La nueva película del director de “No” juega en un terreno complicado, no por su temática, sino porque solo un puñado de producciones de este tipo han conseguido dar el golpe de estaca certero.
Tras una vida de asumir ignorancia sobre el invento de los derechos humanos creados por los marxistas, y alimentarse con uñas y colmillos de su auto-definición como el general de los pobres, creando su propia Versalles en una dictablanda, Augusto Pinochet está decidido a arreglar sus asuntos, despedirse de los pocos que aún están con él y dejar de una vez a esa supuestamente ingrata larga y angosta faja de tierra.
Lo anterior no es algo que concreta en diciembre de 2006, que fue cuando sus detractores salieron a las calles a celebrar, sino que en el aquí y en el ahora. Mal que mal, aún sigue vivo y la sangre en Santiago inevitablemente volverá a correr por su obra y gracia, ya que el dictador es en realidad un vampiro de origen francés, alguna vez enojado con el vulgo que le cortó la cabeza a María Antonieta, que hoy está más cansado de ser tratado de ladrón que por ser un anciano.
En ese escenario, tras atrincherarse en un lugar que controló de tal modo que ninguna hoja se movía sin que él la estuviese moviendo, lo único claro es que hay un par de cosas que el militar aún puede hacer. Pero ahora que ha estado alejado de la sangre, y no puede confiar ni siquiera en su rastrero sirviente de apellido Krassnoff, tendrá que sacar cuentas con su propia familia, incluida su esposa que ya no lo excita ni sus hijos que solo están detrás de las migajas que hábilmente escondió, mientras la tentación de la sangre fresca golpea en su puerta.
Esa es la premisa base de El Conde, la nueva producción de Netflix dirigida y co-escrita por Pablo Larraín (Tony Manero, No) que juega en un terreno en donde muy, pero muy pocos han sido exitosos: golpear en el subtexto a la hora de cuestionar un poder estatal o uno fáctico.
El caso más emblemático es y siempre será el de “Saló o los 120 días de Sodoma”, una realización de Pier Paolo Pasolini que, a través de metáforas y simbolismos, puso en el foco al poder político, militar, eclesiástico y judicial de Italia para vomitarlos sobre la alfombra de la obra del Marques de Sade. Y en el camino, disparó hasta contra la comida realizada en serie. Una mierda literal.

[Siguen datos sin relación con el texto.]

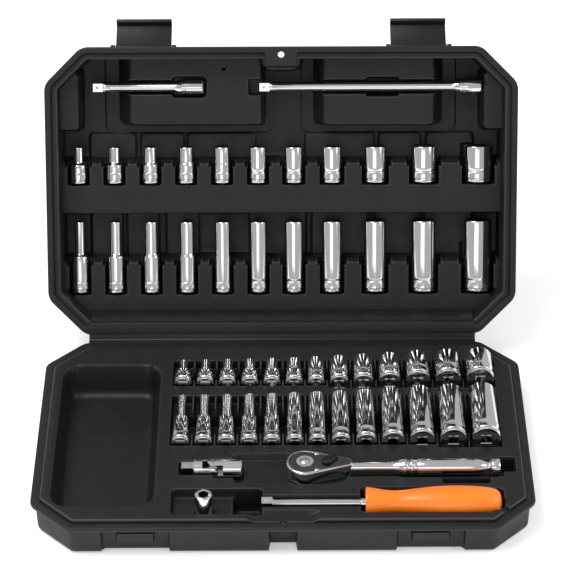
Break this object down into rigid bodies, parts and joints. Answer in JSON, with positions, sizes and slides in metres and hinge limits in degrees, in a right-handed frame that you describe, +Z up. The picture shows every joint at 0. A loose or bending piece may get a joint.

La propuesta de El Conde obviamente juega en otro terreno, pero está emparentada de forma lejana y es ahí en donde tiene un claro problema: su resultado, pese a ser una muy buena idea y tener un par de momentos que logran pegar justo en el mentón, carece del enojo, la tirria, la animadversión textual de Saló.
Menos logra llegar al nivel de astucia de otra de sus símiles, “La Muerte de Stalin” de Armando Iannucci, y mejor ni saquemos a colación al Dr. Strangelove de Stanley Kubrick, pues basta con decir que esta película se queda más en las intenciones que en la propia mordida que su propuesta esboza.
En esa línea, el problema es que a El Condé, más allá de estar bellamente fotografiada y contar con un Jaime Vadell en un nivel superlativo, así como un elenco de secundarios que en su mayoría está muy bien, se le nota una gran falta de calle.
Es decir, que probablemente su director jamás se comió una sopaipilla en un carrito es apuesta ganadora, pero la película refleja la falta de un pie más aterrizado que no solo supiese dónde pegar, y Larraín al ser un Larraín Matte lo tiene más claro que probablemente la mayoría, sino que también en cómo hacerlo. Y para saber cómo pegar se requieren no solo de experiencias de mundo que claramente aquí no estuvieron, sino que también más sorna y, por sobre todas las cosas, rabia enconada.
Al mismo tiempo, como se extraña aún más ridiculez en el texto, y definitivamente aquí falta tanto una daga en la extrema derecha del pecho como una luz del sol que se abriese paso en medio de la oscuridad más oscura de este país, los puntos altos de su propuesta terminan más como una anécdota que como un punto de redención a todos los bajos, partiendo por la impericia de reflejar el rol eclesiástico en esta historia.
Solo queda remarcar que El Conde obviamente no es una comedia, y queda clara que la idea fuerza en su revisión es que la esencia de Pinochet sigue viva, pero la gracia de golpear a alguien como el dictador no solo debiese quedarse en la reinvención de palabras, yayitas impositivas o la relación con el dinero de la familia Pinochet Hiriart. Y en ese sentido, el decorado refleja que, a pesar de que la idea y la forma están muy bien, estos colmillos en el fondo se quedaron cortos para llegar a la yugular.
El Conde se estrenará este 15 de diciembre en Netflix. Hay disponibles algunas funciones en cines de Santiago, como el Cineplanet del Costanera Center y el Biógrafo.